At that time, the rate of Covid-19 infections and deaths had not quite peaked. Many investors believed that brick-and-mortar retailing would go the way of the dinosaurs and that e-commerce would be the primary product selling channel.
During the pandemic-triggered market crash in 2020, SPG dropped from around $150 per share to less than $50. It opened in 2021 at $82 per share. Year-to-date, the shares are up 62%. In addition, the company has paid two $1.30 per share dividends.
I remain positive about SPG for at least the rest of 2021. For the 2020 fourth quarter, Simon reported funds from operations (FFO) of $2.17 per share. At that time, full-year 2021 guidance was FFO of $9.50 to $9.75.
With the 2021 first-quarter results announced in May, quarterly FFO came in at $2.48 per share, and the full-year guidance increased by a nickel. However, the $2.48 annualized adds up to more than the high-end of the guidance.
The SPG dividend was at $2.10 per share before the pandemic.

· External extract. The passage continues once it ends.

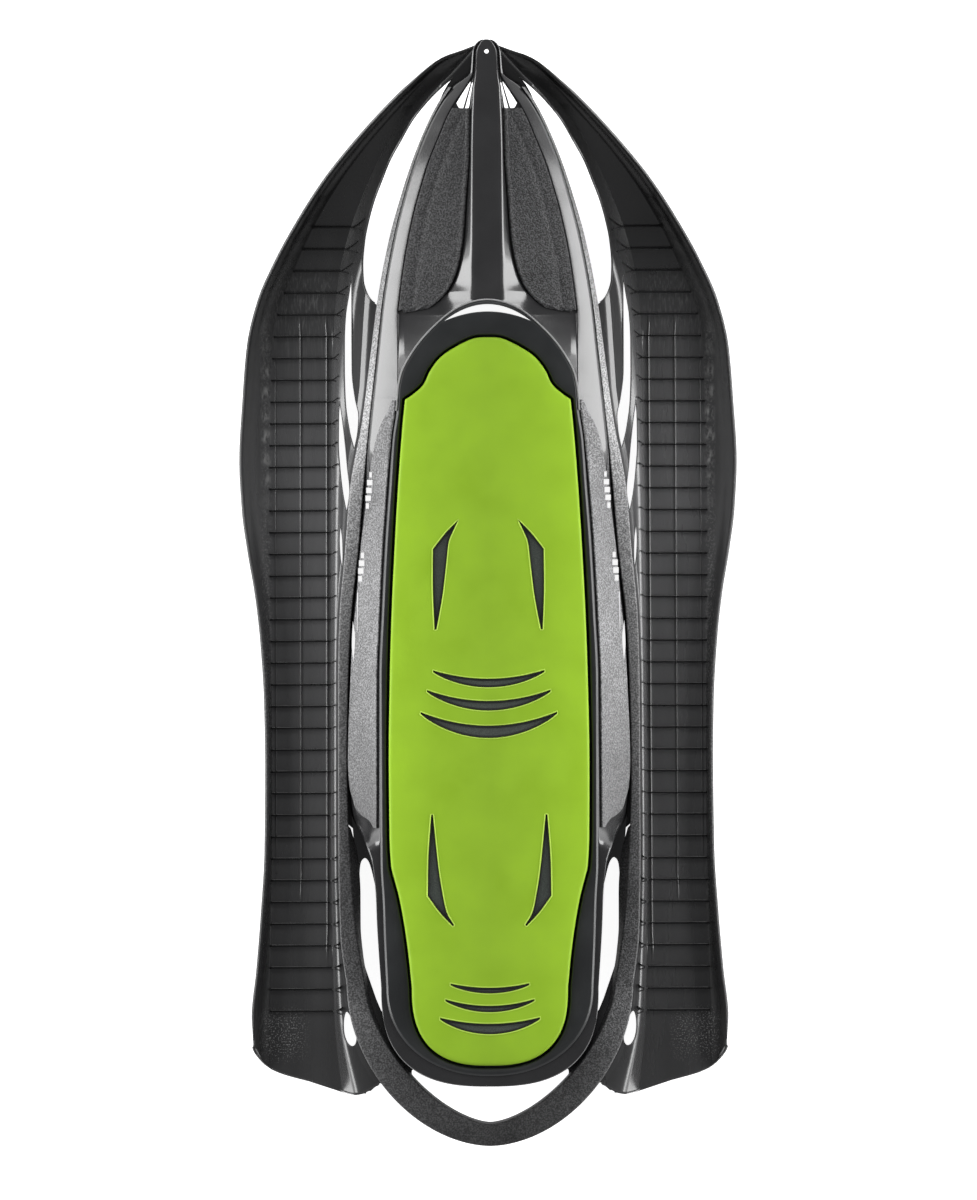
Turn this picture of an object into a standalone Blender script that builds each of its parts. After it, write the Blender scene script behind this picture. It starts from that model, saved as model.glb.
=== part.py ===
"""Moulded snow sled: a rigid pod on two ribbed runner wings, with a padded seat and a rear grab ring.

Metres, +Z up. The sled rests on z = 0, its pointed nose towards +Y, its symmetry plane at x = 0.
Every outline is drawn at the size of the DRAWN values, and stretched to LENGTH, WIDTH and HEIGHT.
"""
import math

import bmesh
import bpy
import numpy as np

# Overall size
LENGTH = 1.180
WIDTH = 0.533
HEIGHT = 0.1733

# The size at which the outlines below are drawn
DRAWN_LENGTH = 1.180
DRAWN_WIDTH = 0.533
DRAWN_HEIGHT = 0.1733

# Walls, gaps and seats
WALL = 0.0032
TRAY_WALL = 0.0025
PANEL_WALL = 0.0025
FOOT_PAD_WALL = 0.0026
GAP = 0.0003
PANEL_GAP = 0.0005
LEAST_STEP = 0.0005
RAIL_HEIGHT = 0.012
RAIL_EDGE = 0.0025
WING_TUCK = 0.0095
LEDGE_TUCK = 0.0070
FLANGE_WIDTH = 0.014

# Wing ribs and gussets
RIB_COUNT = 37
RIB_FIRST = 0.3915
RIB_PITCH = 0.0233
RIB_WIDTH = 0.0018
RIB_HEIGHT = 0.0038
RIB_SINK = 0.0016
RIB_END_SLOPE = 0.006
GUSSET_LENGTH = 0.0075
GUSSET_WIDTH = 0.0100
GUSSET_HEIGHT = 0.0120
GUSSET_TUCK = 0.0014
WALL_BEND = 0.0008
NOSE_BEND = 0.0120
LIP_BEND = 0.45
LIP_BEND_RISE = 0.38

# Seat
POCKET_DEPTH = 0.012
POCKET_CLEARANCE = 0.0012
BACKING_THICK = 0.0030
PAD_THICK = 0.0115
PAD_CROWN = 0.0014
PAD_EDGE = 0.0020
POCKET_ROOM = 0.0015
LIP_OVERLAP = 0.0035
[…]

The company has paid the $1.30 dividend for four consecutive quarters. With quarterly FFO running at $2.50 per share, I expect the company will soon resume a dividend growth profile. Hopefully, with a significant increase from the $1.30 level.
Through the crisis, Simon made a number of strategic acquisitions, including buying the Taubman Group of premium malls. I expect this premium mall REIT to exit 2021 in stronger financial shape than before the pandemic.